Q: I am researching and modeling Jefferson, Ohio. There are a number of buildings that are constructed from glazed block, as in this photo. I’ve seen the hobby manufacturers make all kinds of brick, stone and block sheet material, but I have not found material that looks like this. Do you have any ideas on how to model glazed block walls like this? – Chuck Beargie

A: There are three features you’ll have to reproduce to model glazed block walls: the color, the shine, and the texture. Color is easy enough if you have an assortment of red and brown hobby paints. After painting the blocks in varied colors and applying a mortar wash, you can reproduce the shiny highlights with an overcoat of thinned gloss medium. Hobbyists often use gloss medium to model water, so you might already have a bottle in your hobby supplies. I would thin the gloss medium 2:1 or 3:1 with distilled water, since what you want is a subtle shine; a thick coat will make your building look like it’s been covered in plastic wrap. You can always another coat of gloss medium if you want more shine, but if you put it on too thick to start with, trying to remove it will likely damage the paint underneath. Another option might be to spray or brush the material with a glossy lacquer like Testor’s Glosscote, but the thickness of the glaze might be hard to control.

The hard part will be reproducing the texture. Those blocks in your photo seem to have a rippled surface that reflects the light in waves and spots. I don’t know of any commercially available scale building material that has such a texture. However, in an internet image search, I found other glazed block walls that had a texture like cut stone. A cut stone wall material in a scale one step smaller than yours might work to model glazed block walls like that.

If reproducing the texture of the walls of the building in your photo is important to you, you might be able to simulate it by, before painting, texturing a styrene brick sheet with a material like spackling. Dab it with a wet sponge to give it a random texture, then after it dries, sand it lightly to round off any high points or sharp peaks. However, this runs the risk of filling in your mortar lines. And if you’re working in N or HO scale, the texture produced may be too coarse to look realistic.

Another option is to soften the surface of styrene brick sheet with a brushing of liquid styrene solvent cement, then jab at it with the tip of a plastic-bristled paintbrush (like these from Testor). The risk here is a thin brick sheet can distort or disintegrate under aggressive treatment or too much solvent. (Not to mention the risk of inhaling all those glue fumes; wear a mask and do this in a well ventilated area.)

A third option would be to spray your walls with a textured decor spray paint before brush-painting the individual blocks.
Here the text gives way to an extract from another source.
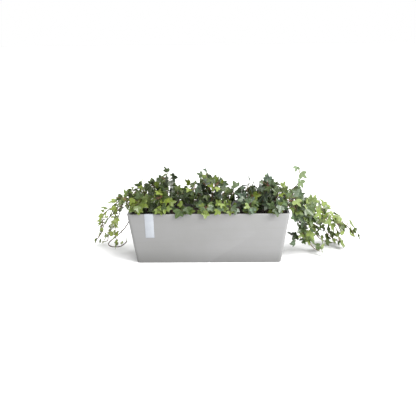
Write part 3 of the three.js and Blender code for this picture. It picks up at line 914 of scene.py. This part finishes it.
def flat_leaf(outline):
    """A leaf of length 1 on a flat sheet, with rounded lobes."""
    sheet = bmesh.new()
    half = [sheet.verts.new((u, v, 0)) for u, v in ((0, 0), *outline, (1, 0))]
    for a, b in zip(half[1:], half[2:]):
        sheet.faces.new((half[0], b, a))
    everything = sheet.verts[:] + sheet.edges[:] + sheet.faces[:]
    bmesh.ops.mirror(sheet, geom=everything, axis="Y", merge_dist=0.001)
    sheet.normal_update()
    bmesh.ops.reverse_faces(sheet, faces=[f for f in sheet.faces if f.normal.z < 0])
    corners = {spot(p) for p in sheet.verts}
    bmesh.ops.subdivide_edges(sheet, edges=sheet.edges, cuts=1, use_grid_fill=True)
    for p in [p for p in sheet.verts if p.is_boundary and spot(p) not in corners]:
        a, b = (e.other_vert(p).co.copy() for e in p.link_edges if e.is_boundary)
        outwards = Vector((b.y - a.y, a.x - b.x, 0))
        if outwards.dot(p.co - Vector((0.2, math.copysign(0.2, p.co.y), 0))) < 0:
            outwards.negate()
        p.co += outwards * LOBE_ROUNDING
    return sheet


print("outline points of half a large leaf:", len(half_outline(40, 0.5)))

# %% One leaf blade
FINE_BLADE = 0.6  # a blade's thickness
RIPPLE = 0.5


def grow_blade(bm, leaf, look):
    measures, looks = (bm.verts.layers.float_vector[name] for name in ("leaf", "look"))
    sheet = flat_leaf(half_outline(leaf["length"], leaf["cut"]))
    places = {}
    for p in sheet.verts:
        u, v = p.co.x, p.co.y
        ripple = RIPPLE * math.sin(9 * u + 4 * leaf["cut"]) * math.sin(8 * abs(v))
        places[p] = bm.verts.new(blade_point(leaf, u, v, ripple))
        places[p][measures], places[p][looks] = (u, v, 0), look
    faces = [bm.faces.new([places[p] for p in f.verts]) for f in sheet.faces]
    sheet.free()
    for face in faces:
        face.normal_update()
    made = bmesh.ops.solidify(bm, geom=faces, thickness=FINE_BLADE)["geom"]
    for p in only(made, bmesh.types.BMVert):
        p[measures] = (*p[measures][:2], 1)


def only(made, kind):
    """What an operator made, of one kind."""
    return [part for part in made if isinstance(part, kind)]


print("a blade is", FINE_BLADE, "mm thick")

# %% [markdown]
# A stem is a round tube along a curve. A curve object with a bevel would do it too. A ring that is
# extruded from point to point gives the same tube as a mesh, which keeps its own measures. Leaf
# stalks are made in the same way, with fewer sides.


# %% One stem or leaf stalk
def grow_tube(bm, points, radii, sides, tones):
    looks = bm.verts.layers.float_vector["look"]
    points = [Vector(p) for p in points]
    heading = (points[1] - points[0]).normalized()
    turned = heading.to_track_quat("Z", "Y")
    stand = Matrix.LocRotScale(points[0], turned, Vector((radii[0],) * 3))
    circle = bmesh.ops.create_circle(bm, cap_ends=True, radius=1, segments=sides, matrix=stand)
    ring = circle["verts"]
    for p in ring:
        p[looks] = (tones[0], 0, 0)
    for i in range(1, len(points)):
        ahead = (points[min(i + 1, len(points) - 1)] - points[i - 1]).normalized()
        turned = heading.rotation_difference(ahead) @ turned
        heading = ahead
        step = Matrix.LocRotScale(points[i], turned, Vector((radii[i],) * 3))
        around = {e for p in ring for e in p.link_edges if e.other_vert(p) in ring}
        edges = [e for e in around if len(e.link_faces) == 1]
        made = bmesh.ops.extrude_edge_only(bm, edges=edges)["geom"]
        ring = only(made, bmesh.types.BMVert)
        bmesh.ops.transform(bm, matrix=step @ stand.inverted(), verts=ring)
        stand = step
        for p in ring:
            p[looks] = (tones[i], 0, 0)
    last = [e for e in only(made, bmesh.types.BMEdge) if all(p in ring for p in e.verts)]
    bmesh.ops.contextual_create(bm, geom=last)


print("stem radius:", STEM_RADIUS, "mm")

# %% [markdown]
# Where a leaf grows decides its look. The leaves at the far left and far right get the most light,
# so they are the youngest and freshest. Those in between are old, dark and clouded with grey,
# partly marbling and partly a painted reflection of their gloss. Those deep in a mound are painted
# darker still, as painted shade. Chance does the rest, so that neighbours differ.

# %% Where a leaf grows
MOUND_DEPTH = 60  # how far from its plant's heart a leaf is at the outside of the mound
CLOUDED_BELOW = 0.68  # a fresher leaf than this has no grey-green clouds


def nearest_place(points, start):
    """The place on a line of points that is nearest to start."""
    best = None
    for a, b in zip(points, points[1:]):
        way = b - a
        share = clamp(dot(start - a, way) / dot(way, way))
        spot = a + way * share
        if best is None or math.dist(spot, start) < math.dist(best, start):
            best = spot
    return best


def light_at(place):
    """How young the leaves are, along the tub: fresh at the far left and right, old in between."""
    places = (-280, -225, -120, -20, 60, 110, 310, 420)
    return float(np.interp(place[0], places, (1, 0.7, 0.44, 0.42, 0.42, 0.24, 0.3, 0.9)))


def marbling_and_painted_sheen_at(place):
    """How much of the grey-green clouding the leaves have, partly marbling and partly a painted
    reflection of their gloss: most from the middle to the right.
    """
    return float(np.interp(place[0], (-150, 20, 300, 400), (0.3, 1, 1, 0.4)))


def look_of(stem, leaf, draw):
    """How young a leaf looks, painted darker deep in a mound as painted shade, and how clouded."""
    # Painted shade: a leaf deep in a mound is painted darker, the deeper the darker.
    depth = 0
    if stem["kind"] == "mound":
        depth = clamp(1 - math.dist(leaf["base"][:2], stem["heart"]) / MOUND_DEPTH)
    outside = 0.14 - 0.5 * depth
    chance = between(draw, -0.45, 0.45)
    tone = clamp(light_at(leaf["base"]) + 0.22 * leaf["young"] + outside + chance)
    # The grey-green clouding is partly marbling and partly a painted reflection of the gloss.
    grey_marbling_and_painted_sheen = clamp(CLOUDED_BELOW - tone) * draw() * marbling_and_painted_sheen_at(leaf["base"])
    return (tone, grey_marbling_and_painted_sheen, 0)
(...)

The texture might come out a bit coarse and conceal your mortar lines, so test this technique on a piece of scrap material first. Maybe try spraying the wall sheet with regular red primer but hold the can farther back from the wall than you normally should. When I’ve done this accidentally, I sometimes end up with a pebbly finish that might be exactly what you’re looking for.

But if none of these ideas produce the texture you’re looking for, texturizing might not even be necessary. If you were to accurately scale down a block wall from its real world dimensions, the mortar grooves between the blocks would be barely perceptible. Model manufacturers exaggerate the width and depth of mortar lines on their structures to make them visible in smaller scales. This texture might be the same. Once you paint and glaze your block walls, they could look good enough to pass the three-foot test without texturing. Good luck.